El cine

El cine

En el cine del pueblo proyectaban dos películas cada semana. Una, el domingo a las cinco de la tarde para todos los públicos y, a continuación, otra para los mayores.

Ir al cine conllevaba un ritual. Mucho antes de las cinco ya estábamos los niños esperando a que abrieran la puerta, regodeándonos imaginando, por lo que aparecía en el cartel, cómo sería el argumento. ¿Richard Widmark hará de bueno o de malo? ¿Quién se quedará con la chica, Charlton Heston o Gregory Peck? ¿John Wayne y Robert Mitchum serán amigos o enemigos en esta peli? Ojalá sean amigos; pero si son enemigos, qué buena pelea.

Las fabulaciones acababan cuando la puerta se abría. Se apagaban las luces y sonaba la sintonía del No-Do. Nos encantaba el No-Do. En él podíamos ver el gol de Zarra que habíamos escuchado por la radio, media docena de pases de Manolete y hasta algunas escenas de cintas autorizadas para mayores de 18 años. Y, luego, la película. Acompañábamos a los vaqueros cabalgando sobre las butacas, disparábamos sobre los japoneses, avisábamos a Tarzán para que no lo sorprendiera el malo...

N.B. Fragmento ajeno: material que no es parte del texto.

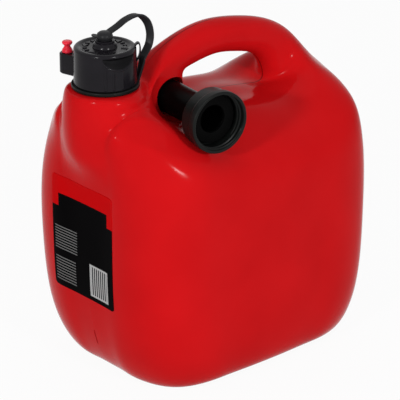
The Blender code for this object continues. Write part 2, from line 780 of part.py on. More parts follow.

Cuando salíamos a la calle, pasábamos horas recordando los mejores momentos y, por la noche, nos dormíamos imaginándonos ser el protagonista. De la película del domingo dependía a qué íbamos a jugar a lo largo de la semana. Si echaban una de espadachines, toda la semana jugando a espadas; si una de gánsteres, a policías y ladrones; si de Tarzán, siete días haciendo el mono.

Cuando crecimos un poco, la película del domingo determinaba también nuestras fantasías románticas. Una semana tocaba liberar a Virginia Mayo de los piratas; otra, pasear con Audrey Hepburn por Roma. Añoro esos tiempos en que las películas no duraban dos horas, sino siete días.